Here's an announcement I've wanted to make for a while: I'm releasing my microcontroller simulator, MCUS. It's a fairly simple simulator designed to aid in teaching the OCR 2008 A-level electronics syllabus to UK students. As far as I know, it's the only simulator available which follows the new syllabus (for which OCR have deigned to write their own simple assembly language, obsoleting any previous simulators used in schools).
It's already had three releases (this is the fourth), but I didn't want to make the 0.1.x releases too public, as they were mainly for testing the program at school. The 0.2.0 release was a brown paper bag release, due to a bad GTK+ version dependency, and some files necessary for the Windows zip package not being included.
It's available on the MCUS project page, with 0.2.1 being the latest release. A Windows installer is available too, built with NSIS; as well as a simple zip package of the installed directory tree on Windows, since the program's relocatable.
My school is already using it, and I'm releasing it in the hope of other schools being able to make use of it. As always, it's open source, released under the GPLv3+.
Future plans include a graph to visualise the ADC waveform, and the addition of more simulated input and output hardware.
http://tecnocode.co.uk/downloads/mcus-0.2.1.tar.gz doesn't work
Whoops. Fixed, thanks.
Screenshot looks good but the lit green is hard to see from the un-lit, if you know what I mean.
That screenshot is from version 0.1.1. For version 0.2.0, the colours were changed so it's now light green on grey, which works better.
It would be a good idea to list your software at http://www.gnomefile.org/ so it can be discover by other people.
I do normally list my software on gnomefiles.org, but since MCUS isn't really useful to the vast majority of GNOME users, I didn't think it suitable.

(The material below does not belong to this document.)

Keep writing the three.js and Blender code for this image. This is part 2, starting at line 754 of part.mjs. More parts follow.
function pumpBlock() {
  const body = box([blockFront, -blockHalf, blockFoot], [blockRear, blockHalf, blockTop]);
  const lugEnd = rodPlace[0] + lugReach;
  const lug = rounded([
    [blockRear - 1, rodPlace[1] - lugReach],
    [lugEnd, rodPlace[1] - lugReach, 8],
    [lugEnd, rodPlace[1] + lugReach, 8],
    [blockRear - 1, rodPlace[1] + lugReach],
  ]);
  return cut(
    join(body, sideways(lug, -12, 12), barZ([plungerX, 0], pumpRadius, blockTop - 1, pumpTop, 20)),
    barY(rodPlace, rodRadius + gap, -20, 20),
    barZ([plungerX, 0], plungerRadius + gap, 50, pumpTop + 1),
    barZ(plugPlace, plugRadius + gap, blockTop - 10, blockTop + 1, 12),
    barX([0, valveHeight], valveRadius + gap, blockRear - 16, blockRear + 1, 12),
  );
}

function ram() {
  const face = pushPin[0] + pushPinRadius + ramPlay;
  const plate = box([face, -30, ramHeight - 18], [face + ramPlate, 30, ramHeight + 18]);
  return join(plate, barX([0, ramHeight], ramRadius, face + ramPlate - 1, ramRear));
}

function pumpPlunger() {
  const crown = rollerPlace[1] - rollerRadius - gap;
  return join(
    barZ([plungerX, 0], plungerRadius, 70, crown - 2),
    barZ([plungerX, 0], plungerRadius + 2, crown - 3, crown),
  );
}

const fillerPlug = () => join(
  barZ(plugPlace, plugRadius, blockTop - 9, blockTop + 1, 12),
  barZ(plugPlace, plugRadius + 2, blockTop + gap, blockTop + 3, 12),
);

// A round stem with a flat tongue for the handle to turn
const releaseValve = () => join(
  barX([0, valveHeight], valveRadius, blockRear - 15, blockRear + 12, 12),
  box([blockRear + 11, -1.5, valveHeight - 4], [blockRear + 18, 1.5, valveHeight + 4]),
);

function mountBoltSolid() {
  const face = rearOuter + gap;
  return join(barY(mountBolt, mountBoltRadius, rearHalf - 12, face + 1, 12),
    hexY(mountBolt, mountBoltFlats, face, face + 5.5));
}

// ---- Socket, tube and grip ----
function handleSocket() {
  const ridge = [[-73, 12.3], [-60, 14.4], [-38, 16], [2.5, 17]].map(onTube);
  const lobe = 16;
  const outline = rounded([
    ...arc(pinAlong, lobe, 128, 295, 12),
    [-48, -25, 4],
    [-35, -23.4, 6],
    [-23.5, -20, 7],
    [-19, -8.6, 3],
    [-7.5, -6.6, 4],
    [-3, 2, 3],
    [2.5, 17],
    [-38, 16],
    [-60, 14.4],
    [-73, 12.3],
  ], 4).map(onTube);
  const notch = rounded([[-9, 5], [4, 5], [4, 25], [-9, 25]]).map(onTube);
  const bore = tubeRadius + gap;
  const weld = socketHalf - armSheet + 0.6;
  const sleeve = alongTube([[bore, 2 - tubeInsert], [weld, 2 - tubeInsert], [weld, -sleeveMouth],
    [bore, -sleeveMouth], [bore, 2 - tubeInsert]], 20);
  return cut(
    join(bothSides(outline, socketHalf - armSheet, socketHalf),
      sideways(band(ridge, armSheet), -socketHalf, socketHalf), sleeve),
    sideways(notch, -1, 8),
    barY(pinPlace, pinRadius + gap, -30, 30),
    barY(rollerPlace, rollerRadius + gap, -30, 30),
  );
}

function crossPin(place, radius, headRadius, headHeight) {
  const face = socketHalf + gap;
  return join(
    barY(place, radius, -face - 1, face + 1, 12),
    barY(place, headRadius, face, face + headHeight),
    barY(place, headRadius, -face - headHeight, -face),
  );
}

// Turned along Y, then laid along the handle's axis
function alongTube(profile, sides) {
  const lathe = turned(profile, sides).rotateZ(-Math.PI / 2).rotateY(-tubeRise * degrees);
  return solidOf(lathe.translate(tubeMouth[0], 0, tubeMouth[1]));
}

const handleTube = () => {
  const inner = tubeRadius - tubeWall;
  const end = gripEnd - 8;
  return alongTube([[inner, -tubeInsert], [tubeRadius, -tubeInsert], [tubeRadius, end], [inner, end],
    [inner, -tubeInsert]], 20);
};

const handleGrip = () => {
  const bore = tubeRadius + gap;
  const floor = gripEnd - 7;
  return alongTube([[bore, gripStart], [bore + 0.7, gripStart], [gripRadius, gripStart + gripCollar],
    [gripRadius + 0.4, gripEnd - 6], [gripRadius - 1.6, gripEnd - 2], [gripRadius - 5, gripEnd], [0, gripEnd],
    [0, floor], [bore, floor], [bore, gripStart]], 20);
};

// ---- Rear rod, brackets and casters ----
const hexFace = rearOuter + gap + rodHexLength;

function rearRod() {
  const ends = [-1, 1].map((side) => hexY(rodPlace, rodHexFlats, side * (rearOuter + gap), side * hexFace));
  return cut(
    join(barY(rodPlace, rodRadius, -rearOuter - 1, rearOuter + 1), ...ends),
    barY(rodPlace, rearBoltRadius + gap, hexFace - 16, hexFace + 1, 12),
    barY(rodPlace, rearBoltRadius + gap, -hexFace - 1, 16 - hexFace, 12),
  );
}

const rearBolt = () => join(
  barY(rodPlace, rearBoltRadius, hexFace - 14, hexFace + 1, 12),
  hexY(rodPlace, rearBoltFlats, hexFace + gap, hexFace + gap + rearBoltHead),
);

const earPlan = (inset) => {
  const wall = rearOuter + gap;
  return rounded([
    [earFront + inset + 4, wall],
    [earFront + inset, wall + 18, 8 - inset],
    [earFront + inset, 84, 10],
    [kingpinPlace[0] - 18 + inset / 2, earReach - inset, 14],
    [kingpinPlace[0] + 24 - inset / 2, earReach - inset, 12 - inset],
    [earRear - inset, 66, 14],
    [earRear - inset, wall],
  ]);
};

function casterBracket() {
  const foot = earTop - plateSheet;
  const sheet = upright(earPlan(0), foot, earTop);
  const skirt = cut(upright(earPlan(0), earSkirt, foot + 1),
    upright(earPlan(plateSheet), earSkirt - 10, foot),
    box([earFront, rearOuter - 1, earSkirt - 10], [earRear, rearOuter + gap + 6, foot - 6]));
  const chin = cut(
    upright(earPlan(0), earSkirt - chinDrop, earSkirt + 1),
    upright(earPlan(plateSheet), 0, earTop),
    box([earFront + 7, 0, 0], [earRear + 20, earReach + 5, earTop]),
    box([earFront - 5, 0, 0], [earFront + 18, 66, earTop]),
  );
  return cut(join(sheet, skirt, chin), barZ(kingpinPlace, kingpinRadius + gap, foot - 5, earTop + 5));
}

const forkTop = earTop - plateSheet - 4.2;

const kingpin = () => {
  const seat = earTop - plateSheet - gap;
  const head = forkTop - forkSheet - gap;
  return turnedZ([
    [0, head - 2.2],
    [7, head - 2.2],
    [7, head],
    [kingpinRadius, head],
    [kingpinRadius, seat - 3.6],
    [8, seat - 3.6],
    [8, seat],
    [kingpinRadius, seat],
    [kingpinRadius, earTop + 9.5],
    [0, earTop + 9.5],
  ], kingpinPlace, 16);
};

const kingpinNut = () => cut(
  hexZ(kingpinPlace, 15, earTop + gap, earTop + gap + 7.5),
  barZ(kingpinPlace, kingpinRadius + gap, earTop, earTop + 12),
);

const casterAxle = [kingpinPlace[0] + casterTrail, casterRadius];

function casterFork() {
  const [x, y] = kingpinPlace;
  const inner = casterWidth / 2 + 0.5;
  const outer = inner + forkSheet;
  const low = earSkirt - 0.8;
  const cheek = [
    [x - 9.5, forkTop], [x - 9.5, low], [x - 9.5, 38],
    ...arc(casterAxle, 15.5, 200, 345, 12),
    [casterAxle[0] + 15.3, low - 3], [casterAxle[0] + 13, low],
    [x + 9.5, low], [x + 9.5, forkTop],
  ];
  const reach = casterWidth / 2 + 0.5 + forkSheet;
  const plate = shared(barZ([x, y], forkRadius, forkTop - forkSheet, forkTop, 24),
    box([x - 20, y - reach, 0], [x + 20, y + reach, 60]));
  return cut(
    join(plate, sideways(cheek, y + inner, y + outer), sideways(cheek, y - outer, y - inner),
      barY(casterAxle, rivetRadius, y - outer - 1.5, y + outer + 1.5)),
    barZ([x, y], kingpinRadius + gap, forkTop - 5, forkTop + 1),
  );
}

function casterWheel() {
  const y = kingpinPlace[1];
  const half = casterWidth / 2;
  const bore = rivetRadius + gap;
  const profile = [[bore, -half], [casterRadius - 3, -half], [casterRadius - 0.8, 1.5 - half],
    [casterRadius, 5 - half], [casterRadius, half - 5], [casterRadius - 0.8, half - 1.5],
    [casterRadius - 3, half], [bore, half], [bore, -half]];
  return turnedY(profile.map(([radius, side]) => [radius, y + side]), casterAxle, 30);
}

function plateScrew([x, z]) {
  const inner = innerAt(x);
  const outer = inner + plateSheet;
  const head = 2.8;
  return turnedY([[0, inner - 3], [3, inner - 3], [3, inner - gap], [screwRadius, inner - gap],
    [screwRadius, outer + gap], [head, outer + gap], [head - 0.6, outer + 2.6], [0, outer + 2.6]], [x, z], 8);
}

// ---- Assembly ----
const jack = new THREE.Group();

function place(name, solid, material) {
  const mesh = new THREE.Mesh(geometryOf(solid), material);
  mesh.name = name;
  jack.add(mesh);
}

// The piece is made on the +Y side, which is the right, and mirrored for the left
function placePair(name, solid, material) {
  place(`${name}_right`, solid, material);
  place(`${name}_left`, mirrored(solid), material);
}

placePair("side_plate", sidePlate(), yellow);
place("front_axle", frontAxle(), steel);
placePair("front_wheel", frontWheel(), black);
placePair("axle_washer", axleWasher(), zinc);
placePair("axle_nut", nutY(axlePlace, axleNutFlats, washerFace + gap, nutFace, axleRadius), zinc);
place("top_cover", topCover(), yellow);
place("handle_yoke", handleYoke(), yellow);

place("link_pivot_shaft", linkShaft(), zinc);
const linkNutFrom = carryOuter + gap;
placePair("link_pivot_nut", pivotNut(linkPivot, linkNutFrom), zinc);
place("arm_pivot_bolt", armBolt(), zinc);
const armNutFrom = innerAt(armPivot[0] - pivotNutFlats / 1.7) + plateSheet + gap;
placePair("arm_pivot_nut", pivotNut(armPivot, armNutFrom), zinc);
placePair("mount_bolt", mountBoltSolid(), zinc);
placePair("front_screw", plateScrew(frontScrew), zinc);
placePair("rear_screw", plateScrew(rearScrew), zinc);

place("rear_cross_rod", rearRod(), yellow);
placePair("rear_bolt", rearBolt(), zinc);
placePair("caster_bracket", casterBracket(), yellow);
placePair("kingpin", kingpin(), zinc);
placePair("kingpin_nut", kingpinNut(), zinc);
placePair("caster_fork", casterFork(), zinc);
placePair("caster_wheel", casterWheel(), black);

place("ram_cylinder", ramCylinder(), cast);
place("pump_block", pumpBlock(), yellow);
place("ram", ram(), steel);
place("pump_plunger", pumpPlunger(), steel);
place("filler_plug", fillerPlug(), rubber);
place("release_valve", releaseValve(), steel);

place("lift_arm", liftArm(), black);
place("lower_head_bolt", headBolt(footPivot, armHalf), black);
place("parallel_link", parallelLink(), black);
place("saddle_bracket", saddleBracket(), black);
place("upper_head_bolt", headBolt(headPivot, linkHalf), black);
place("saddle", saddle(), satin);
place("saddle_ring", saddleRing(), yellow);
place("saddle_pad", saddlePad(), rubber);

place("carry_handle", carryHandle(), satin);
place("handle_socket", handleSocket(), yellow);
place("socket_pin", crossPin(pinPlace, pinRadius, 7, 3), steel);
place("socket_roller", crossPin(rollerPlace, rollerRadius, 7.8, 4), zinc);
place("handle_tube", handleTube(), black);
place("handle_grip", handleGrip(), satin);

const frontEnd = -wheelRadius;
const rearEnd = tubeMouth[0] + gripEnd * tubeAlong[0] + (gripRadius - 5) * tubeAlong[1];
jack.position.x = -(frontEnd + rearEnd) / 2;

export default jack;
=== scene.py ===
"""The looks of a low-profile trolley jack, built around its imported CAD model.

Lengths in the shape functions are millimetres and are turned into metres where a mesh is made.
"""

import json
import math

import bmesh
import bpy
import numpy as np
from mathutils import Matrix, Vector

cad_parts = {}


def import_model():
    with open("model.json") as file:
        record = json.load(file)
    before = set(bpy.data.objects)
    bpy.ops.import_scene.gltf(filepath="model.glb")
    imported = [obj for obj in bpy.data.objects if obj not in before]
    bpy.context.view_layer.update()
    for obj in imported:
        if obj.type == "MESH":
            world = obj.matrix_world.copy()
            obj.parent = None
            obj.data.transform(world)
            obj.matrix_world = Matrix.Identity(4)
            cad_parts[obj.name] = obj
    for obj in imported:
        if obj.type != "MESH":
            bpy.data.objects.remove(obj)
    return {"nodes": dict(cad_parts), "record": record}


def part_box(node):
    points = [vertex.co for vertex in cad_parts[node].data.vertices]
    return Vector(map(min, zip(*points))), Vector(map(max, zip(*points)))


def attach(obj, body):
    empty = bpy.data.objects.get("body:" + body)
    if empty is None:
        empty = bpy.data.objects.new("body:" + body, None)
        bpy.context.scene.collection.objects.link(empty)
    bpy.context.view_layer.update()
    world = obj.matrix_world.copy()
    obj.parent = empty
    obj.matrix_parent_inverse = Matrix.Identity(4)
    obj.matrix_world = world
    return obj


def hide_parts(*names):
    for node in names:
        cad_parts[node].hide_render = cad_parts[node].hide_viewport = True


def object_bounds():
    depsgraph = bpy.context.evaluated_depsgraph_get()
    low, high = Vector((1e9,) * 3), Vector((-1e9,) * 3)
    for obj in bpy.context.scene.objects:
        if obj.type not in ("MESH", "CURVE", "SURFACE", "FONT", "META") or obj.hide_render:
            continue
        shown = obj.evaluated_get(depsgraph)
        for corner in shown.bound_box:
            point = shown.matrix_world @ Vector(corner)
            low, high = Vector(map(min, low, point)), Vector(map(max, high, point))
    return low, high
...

I am planning to submit an article to a UK electronics education magazine, though, which should go quite a way to helping people discover MCUS.
The correct link is http://www.gnomefiles.org/ , sorry.
Do you have any sample programs that might help getting started with this?
Not at the moment, but I'll try and write some and put them up here in a future post. For the moment, you can look at the documentation for a reference to the assembly language, which will get you going if you already know some assembly.
I suppose it would be a good idea if I included some examples in the package as well.